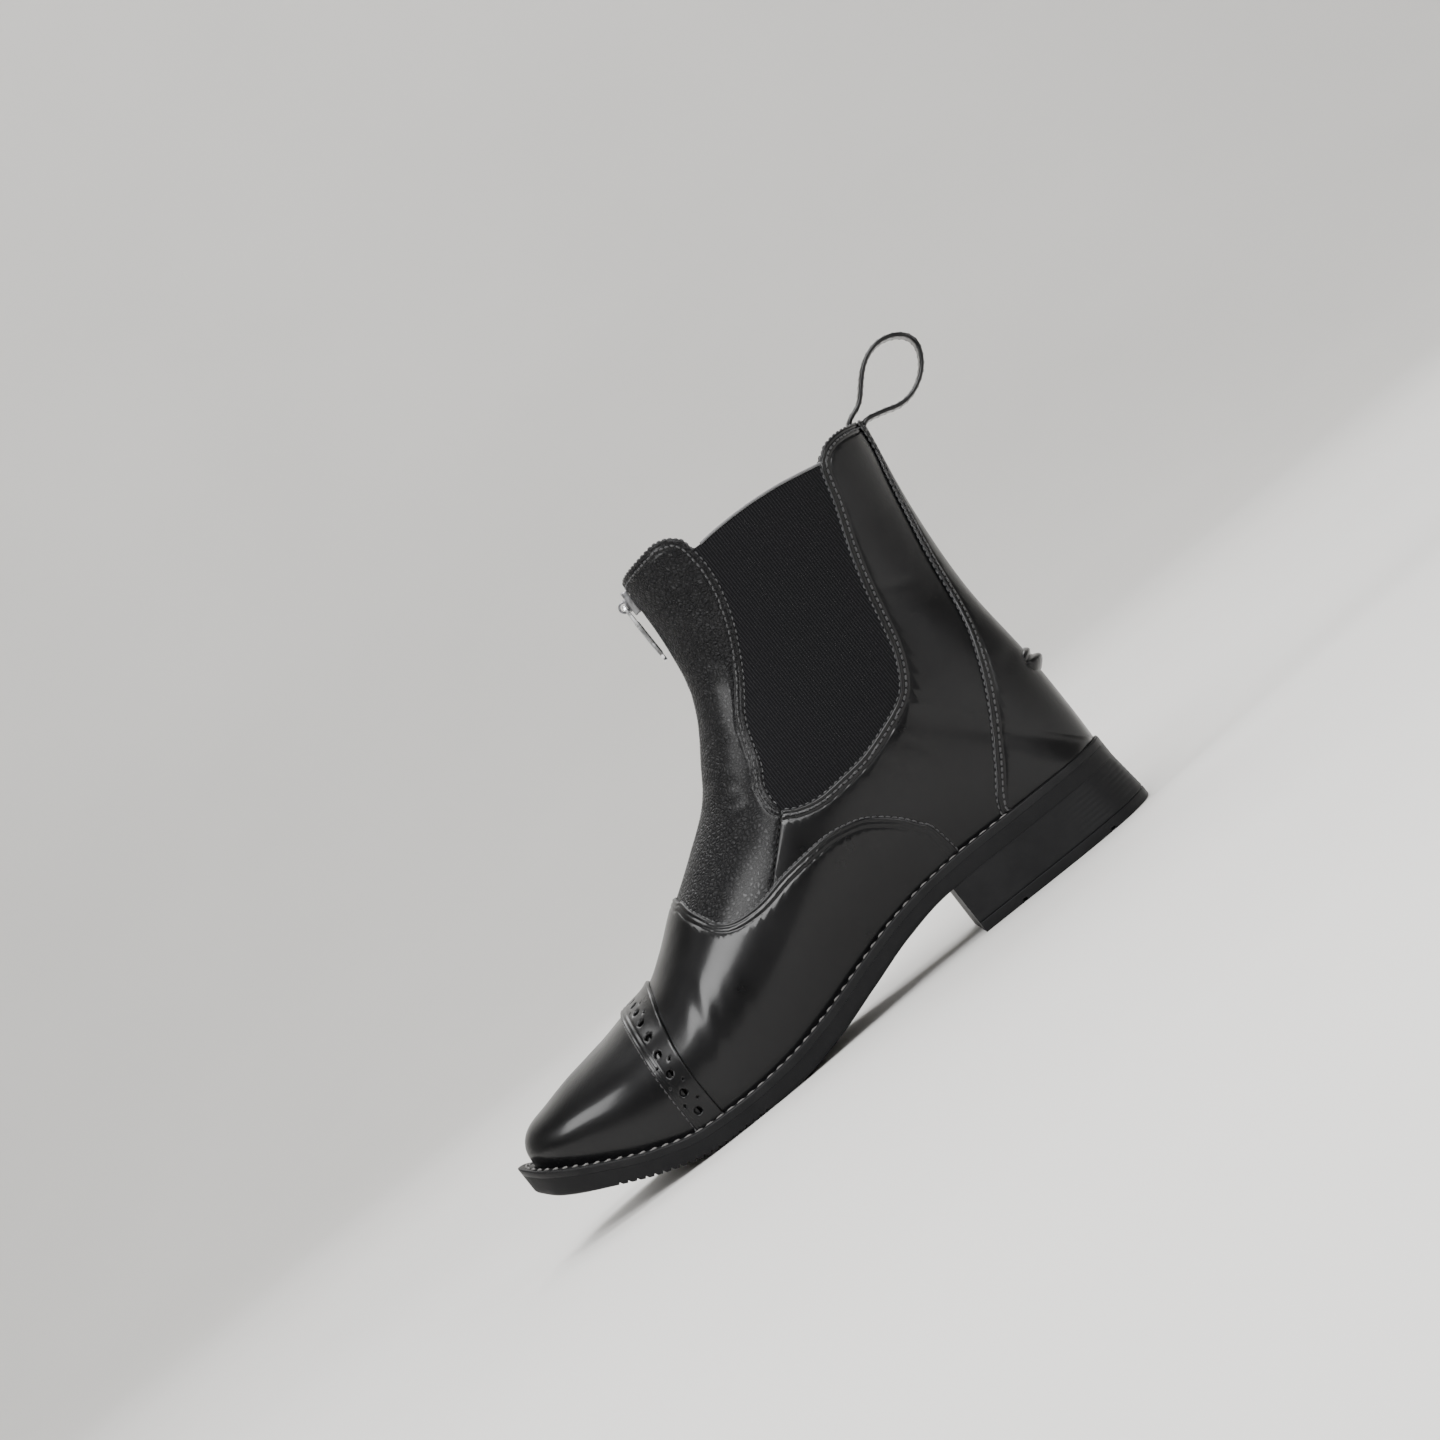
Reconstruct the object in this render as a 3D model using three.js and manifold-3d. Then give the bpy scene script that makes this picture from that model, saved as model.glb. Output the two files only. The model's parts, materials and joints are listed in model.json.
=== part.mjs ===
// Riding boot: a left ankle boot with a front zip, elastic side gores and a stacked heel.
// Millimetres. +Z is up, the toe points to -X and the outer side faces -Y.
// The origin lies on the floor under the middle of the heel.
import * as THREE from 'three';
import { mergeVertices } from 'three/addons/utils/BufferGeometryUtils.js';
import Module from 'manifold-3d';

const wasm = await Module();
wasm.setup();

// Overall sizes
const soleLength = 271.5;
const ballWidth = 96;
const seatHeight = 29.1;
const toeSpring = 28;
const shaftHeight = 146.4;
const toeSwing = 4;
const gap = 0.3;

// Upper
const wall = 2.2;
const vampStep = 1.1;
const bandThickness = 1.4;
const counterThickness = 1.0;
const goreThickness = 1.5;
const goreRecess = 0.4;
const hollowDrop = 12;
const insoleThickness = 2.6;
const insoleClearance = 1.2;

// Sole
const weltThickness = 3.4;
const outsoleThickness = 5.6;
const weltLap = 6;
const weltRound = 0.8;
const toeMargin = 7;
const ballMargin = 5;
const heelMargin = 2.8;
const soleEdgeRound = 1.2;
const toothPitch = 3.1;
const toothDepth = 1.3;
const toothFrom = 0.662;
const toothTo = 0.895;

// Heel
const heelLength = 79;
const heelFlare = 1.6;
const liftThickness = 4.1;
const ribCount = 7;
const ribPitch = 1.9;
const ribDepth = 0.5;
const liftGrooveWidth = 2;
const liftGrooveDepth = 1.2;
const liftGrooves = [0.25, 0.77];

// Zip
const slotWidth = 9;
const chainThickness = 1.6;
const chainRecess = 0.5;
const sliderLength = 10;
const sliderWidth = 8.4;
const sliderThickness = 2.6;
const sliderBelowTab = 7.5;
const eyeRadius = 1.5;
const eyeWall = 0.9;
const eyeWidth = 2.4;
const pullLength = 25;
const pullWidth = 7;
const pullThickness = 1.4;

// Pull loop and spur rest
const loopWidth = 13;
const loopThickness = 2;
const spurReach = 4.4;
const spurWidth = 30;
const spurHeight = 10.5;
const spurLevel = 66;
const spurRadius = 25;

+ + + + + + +

• [Exercise goal] Extract exactly the leading lines of the data, stopping at and including the line with "const insoleClearance = 1.2;".

• [Solution to the problem]
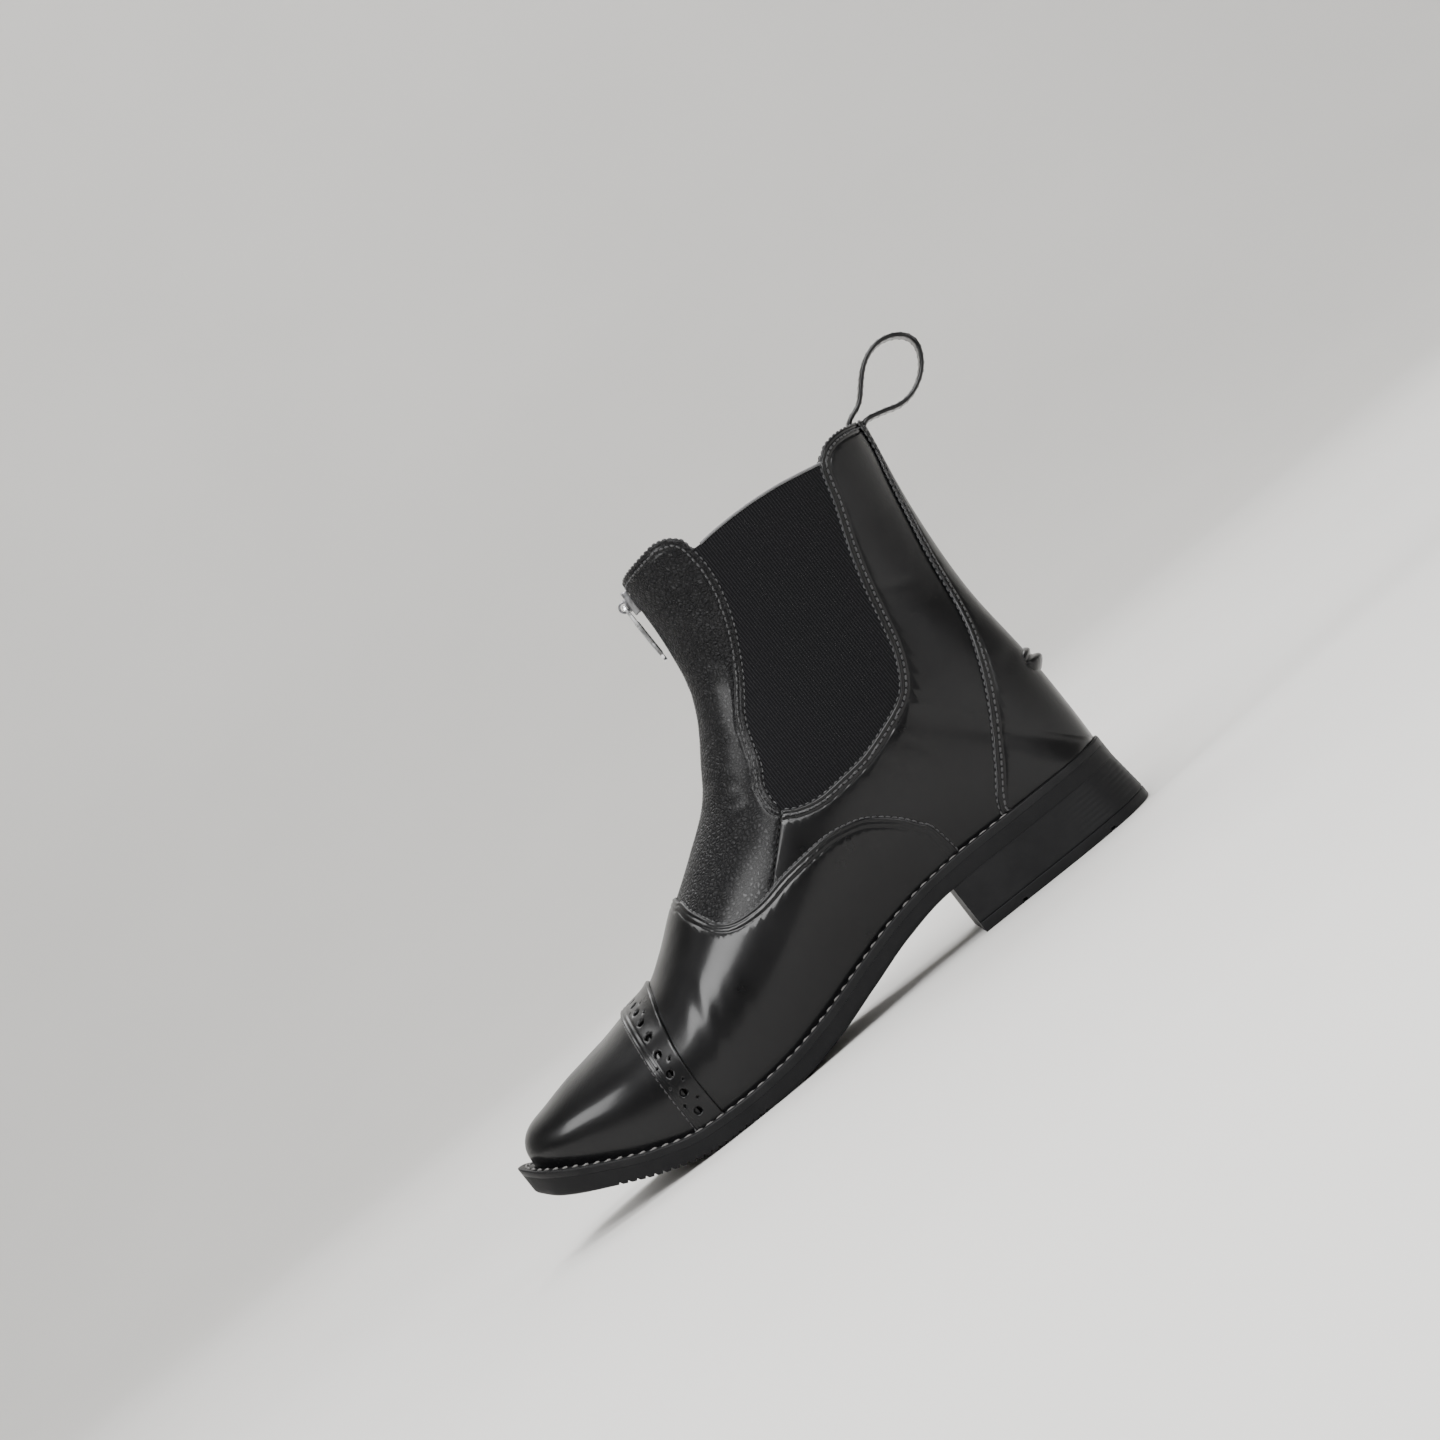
Reconstruct the object in this render as a 3D model using three.js and manifold-3d. Then give the bpy scene script that makes this picture from that model, saved as model.glb. Output the two files only. The model's parts, materials and joints are listed in model.json.
=== part.mjs ===
// Riding boot: a left ankle boot with a front zip, elastic side gores and a stacked heel.
// Millimetres. +Z is up, the toe points to -X and the outer side faces -Y.
// The origin lies on the floor under the middle of the heel.
import * as THREE from 'three';
import { mergeVertices } from 'three/addons/utils/BufferGeometryUtils.js';
import Module from 'manifold-3d';

const wasm = await Module();
wasm.setup();

// Overall sizes
const soleLength = 271.5;
const ballWidth = 96;
const seatHeight = 29.1;
const toeSpring = 28;
const shaftHeight = 146.4;
const toeSwing = 4;
const gap = 0.3;

// Upper
const wall = 2.2;
const vampStep = 1.1;
const bandThickness = 1.4;
const counterThickness = 1.0;
const goreThickness = 1.5;
const goreRecess = 0.4;
const hollowDrop = 12;
const insoleThickness = 2.6;
const insoleClearance = 1.2;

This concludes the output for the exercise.